◆ **AIM**: Beginning at the line containing "for node in", output every line to the end of the data below exactly as it appears.

[begin DATA PROVIDED]

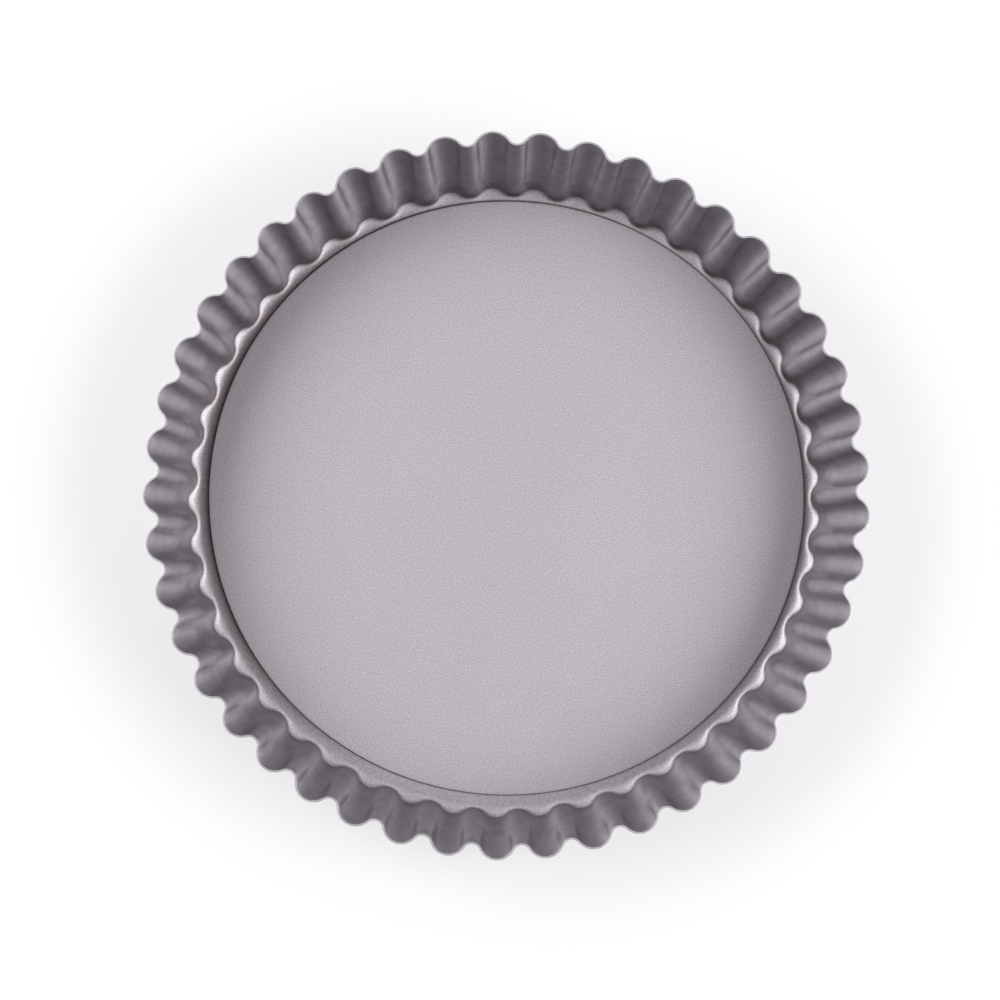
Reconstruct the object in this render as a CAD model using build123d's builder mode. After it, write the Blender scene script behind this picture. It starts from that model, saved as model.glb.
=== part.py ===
"""Fluted quiche dish with a loose base, in pressed steel sheet.

The dish is two pieces. The ring is one pressing: a fluted wall that leans outwards, a
ramp that rises into each flute at the wall's foot, and a flat ledge turned in all round.
The base is a plain round plate that lies loose on the ledge and is pushed up through the
ring to free what was baked. Z is up, the ring's axis is the Z axis and the underside of
its ledge stands at Z = 0.
"""

import os
from math import atan2, cos, pi, sin, tan

from build123d import *

# The ring: its height, the gauge of its sheet and the flutes' pitch round the rim
RING_HEIGHT = 35.0
RING_SHEET = 0.7
FLUTE_PITCH = 17.45

# The rim's outline on the outer skin, with its lobes' arc as a share of the pitch
RIM_CREST_RADIUS = 125.0
RIM_FLUTE_DEPTH = 4.7
RIM_LOBE_SHARE = 0.395

# The foot of the wall: its height, and how far in from the rim the wall has leant there
FOOT_HEIGHT = 2.0
WALL_RUN = 11.2
FOOT_FLUTE_DEPTH = 3.9
FOOT_LOBE_SHARE = 0.355

# The ramp from the foot down to the ledge, and the ledge's shallow fluted outline
RAMP_RUN = 3.5
LEDGE_FLUTE_DEPTH = 1.5
LEDGE_LOBE_SHARE = 0.69
LEDGE_WIDTH = 9.8

# The loose base: its gauge, its softened edges, and its play within the ledge's outline
BASE_SHEET = 0.8
BASE_EDGE_BREAK = 0.2
BASE_PLAY = 2.4
BASE_SHIFT_SHARE = 0.9
BASE_SHIFT_ANGLE = 68.0

# What follows from those sizes
FLUTE_COUNT = round(2 * pi * RIM_CREST_RADIUS / FLUTE_PITCH)
FOOT_CREST_RADIUS = RIM_CREST_RADIUS - WALL_RUN
LEDGE_CREST_RADIUS = FOOT_CREST_RADIUS - RAMP_RUN
LEDGE_VALLEY_RADIUS = LEDGE_CREST_RADIUS - LEDGE_FLUTE_DEPTH
WALL_SLOPE = atan2(RING_HEIGHT - FOOT_HEIGHT, WALL_RUN)
RAMP_SLOPE = atan2(FOOT_HEIGHT, RAMP_RUN)


def polar(radius, angle):
    """The point at a radius and an angle in radians about the ring's axis."""
    return (radius * cos(angle), radius * sin(angle))


def draw_flutes(crest_radius, flute_depth, lobe_radius):
    """Draw a closed outline of outward lobes and inward valleys, all arcs tangent.

    The lobe's arc is given, and the valley's arc is the one that touches both the lobes
    beside it and reaches in by the flutes' depth.
    """
    half_pitch = pi / FLUTE_COUNT
    lobe_centre = crest_radius - lobe_radius
    valley_radius = crest_radius - flute_depth
    across = lobe_centre * cos(half_pitch)
    chord_square = lobe_centre**2 + valley_radius**2 - 2 * valley_radius * across
    valley_arc = (chord_square - lobe_radius**2) / (2 * (lobe_radius - valley_radius + across))
    valley_centre = valley_radius + valley_arc
    lobe_share = lobe_radius / (lobe_radius + valley_arc)
    touch_x = lobe_centre + lobe_share * (valley_centre * cos(half_pitch) - lobe_centre)
    touch_y = lobe_share * valley_centre * sin(half_pitch)
    touch_radius = (touch_x**2 + touch_y**2) ** 0.5
    touch_angle = atan2(touch_y, touch_x)
    for flute in range(FLUTE_COUNT):
        crest = (2 * flute + 1) * half_pitch
        valley = crest + half_pitch
        lobe_start = polar(touch_radius, crest - touch_angle)
        lobe_end = polar(touch_radius, crest + touch_angle)
        next_start = polar(touch_radius, valley + half_pitch - touch_angle)
        ThreePointArc(lobe_start, polar(crest_radius, crest), lobe_end)
        ThreePointArc(lobe_end, polar(valley_radius, valley), next_start)


def pressed_form(inset):
    """The solid inside one skin of the ring, lofted from the ledge to the foot to the rim.

    An inset of nothing gives the outer skin, and the sheet's gauge gives the inner skin.
    Each bend of the inner skin lies where the sheets on both sides of it have that gauge.
    """
    ledge_shift = inset * tan(RAMP_SLOPE / 2)
    rim_shift = inset / sin(WALL_SLOPE)
    foot_rise = inset * cos((WALL_SLOPE + RAMP_SLOPE) / 2) / cos((WALL_SLOPE - RAMP_SLOPE) / 2)
    foot_shift = rim_shift - foot_rise / tan(WALL_SLOPE)
    levels = (
        (inset, LEDGE_CREST_RADIUS, LEDGE_FLUTE_DEPTH, LEDGE_LOBE_SHARE, ledge_shift),
        (FOOT_HEIGHT + foot_rise, FOOT_CREST_RADIUS, FOOT_FLUTE_DEPTH, FOOT_LOBE_SHARE, foot_shift),
        (RING_HEIGHT, RIM_CREST_RADIUS, RIM_FLUTE_DEPTH, RIM_LOBE_SHARE, rim_shift),
    )
    with BuildPart() as form:
        for height, crest_radius, flute_depth, lobe_share, shift in levels:
            with BuildSketch(Plane.XY.offset(height)):
                with BuildLine():
                    draw_flutes(
                        crest_radius - shift,
                        flute_depth,
                        lobe_share * FLUTE_PITCH - shift,
                    )
                make_face()
        loft(ruled=True)
    return form.part


os.makedirs("parts", exist_ok=True)

# The ring is the outer form less the inner one, with the ledge's hole punched through
outer_form = pressed_form(0)
inner_form = pressed_form(RING_SHEET)
with BuildPart() as fluted_ring:
    add(outer_form)
    add(inner_form, mode=Mode.SUBTRACT)
    with BuildSketch(Plane.XY):
        Circle(LEDGE_VALLEY_RADIUS - LEDGE_WIDTH)
    extrude(amount=RING_HEIGHT, mode=Mode.SUBTRACT)
fluted_ring.part.label = "fluted_ring"
export_step(fluted_ring.part, "parts/fluted_ring.step")

# The base lies on the ledge, pushed to one side of its play as the dish was set down
ledge_inside_radius = LEDGE_VALLEY_RADIUS - RING_SHEET * tan(RAMP_SLOPE / 2)
with BuildPart() as loose_base:
    with BuildSketch(Plane.XY.offset(RING_SHEET)):
        with PolarLocations(BASE_PLAY * BASE_SHIFT_SHARE, 1, start_angle=BASE_SHIFT_ANGLE):
            Circle(ledge_inside_radius - BASE_PLAY)
    extrude(amount=BASE_SHEET)
    chamfer(loose_base.edges().filter_by(GeomType.CIRCLE), BASE_EDGE_BREAK)
loose_base.part.label = "loose_base"
export_step(loose_base.part, "parts/loose_base.step")
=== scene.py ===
# %% [markdown]
# # A fluted quiche dish with a loose base
#
# The dish is two pieces of coated steel sheet. The ring is one pressing: a wall of 45
# flutes that leans outwards, a ramp that rises into each flute at the wall's foot, and a
# flat ledge turned in. The base is a round plate that lies loose on the ledge. The CAD
# solids have the true sizes but crisp bends. Both pieces are modelled again here with the
# rounded bends, the trimmed edges and the slight unevenness of real sheet.

from math import acos, atan2, cos, degrees, exp, pi, radians, sin, sqrt, tan

import bpy
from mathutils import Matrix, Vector


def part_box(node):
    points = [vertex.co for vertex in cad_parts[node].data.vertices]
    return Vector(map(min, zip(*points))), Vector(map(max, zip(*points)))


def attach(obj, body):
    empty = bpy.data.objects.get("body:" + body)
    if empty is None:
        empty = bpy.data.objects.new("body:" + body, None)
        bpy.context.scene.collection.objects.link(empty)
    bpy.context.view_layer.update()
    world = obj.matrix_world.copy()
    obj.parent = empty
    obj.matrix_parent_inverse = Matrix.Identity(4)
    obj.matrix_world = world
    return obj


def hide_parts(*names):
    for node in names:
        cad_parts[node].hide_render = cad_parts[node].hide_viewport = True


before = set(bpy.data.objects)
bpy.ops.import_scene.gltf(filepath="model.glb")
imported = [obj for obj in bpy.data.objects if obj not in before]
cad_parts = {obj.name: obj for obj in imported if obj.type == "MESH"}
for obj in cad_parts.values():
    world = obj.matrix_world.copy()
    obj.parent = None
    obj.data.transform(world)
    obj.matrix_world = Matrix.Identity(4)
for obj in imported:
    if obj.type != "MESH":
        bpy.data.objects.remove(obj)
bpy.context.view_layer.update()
MM = 0.001

# %% [markdown]
# ## Sizes that both pieces share
#
# The plate lies on the ledge, so the height of its underside is the gauge of the ring's
# sheet. The ring's height, the plate's radius and the plate's place are read from the
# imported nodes, so nothing has to be fitted by eye. The plate isn't fastened, and lies
# 0.4 mm nearer the front here than in the CAD, as in the photograph.

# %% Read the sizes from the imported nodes
ring_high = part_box("fluted_ring")[1]
plate_low, plate_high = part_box("loose_base")
RING_SHEET = plate_low.z
RING_HEIGHT = ring_high.z
PLATE_RADIUS = (plate_high.x - plate_low.x) / 2
PLATE_SLIP = Vector((0.12, -0.38, 0)) * MM
PLATE_CENTRE = (plate_low + plate_high) / 2 + PLATE_SLIP
FLUTE_COUNT = 45
HALF_PITCH = pi / FLUTE_COUNT
plate_shift = PLATE_CENTRE.xy.length
print(f"ring {RING_HEIGHT / MM:.1f} mm high in {RING_SHEET / MM:.1f} mm sheet")
print(f"plate {PLATE_RADIUS / MM:.1f} mm in radius, {plate_shift / MM:.1f} mm off centre")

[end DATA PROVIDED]

◆ **SOLVED EXERCISE**:
    for node in names:
        cad_parts[node].hide_render = cad_parts[node].hide_viewport = True


before = set(bpy.data.objects)
bpy.ops.import_scene.gltf(filepath="model.glb")
imported = [obj for obj in bpy.data.objects if obj not in before]
cad_parts = {obj.name: obj for obj in imported if obj.type == "MESH"}
for obj in cad_parts.values():
    world = obj.matrix_world.copy()
    obj.parent = None
    obj.data.transform(world)
    obj.matrix_world = Matrix.Identity(4)
for obj in imported:
    if obj.type != "MESH":
        bpy.data.objects.remove(obj)
bpy.context.view_layer.update()
MM = 0.001

# %% [markdown]
# ## Sizes that both pieces share
#
# The plate lies on the ledge, so the height of its underside is the gauge of the ring's
# sheet. The ring's height, the plate's radius and the plate's place are read from the
# imported nodes, so nothing has to be fitted by eye. The plate isn't fastened, and lies
# 0.4 mm nearer the front here than in the CAD, as in the photograph.

# %% Read the sizes from the imported nodes
ring_high = part_box("fluted_ring")[1]
plate_low, plate_high = part_box("loose_base")
RING_SHEET = plate_low.z
RING_HEIGHT = ring_high.z
PLATE_RADIUS = (plate_high.x - plate_low.x) / 2
PLATE_SLIP = Vector((0.12, -0.38, 0)) * MM
PLATE_CENTRE = (plate_low + plate_high) / 2 + PLATE_SLIP
FLUTE_COUNT = 45
HALF_PITCH = pi / FLUTE_COUNT
plate_shift = PLATE_CENTRE.xy.length
print(f"ring {RING_HEIGHT / MM:.1f} mm high in {RING_SHEET / MM:.1f} mm sheet")
print(f"plate {PLATE_RADIUS / MM:.1f} mm in radius, {plate_shift / MM:.1f} mm off centre")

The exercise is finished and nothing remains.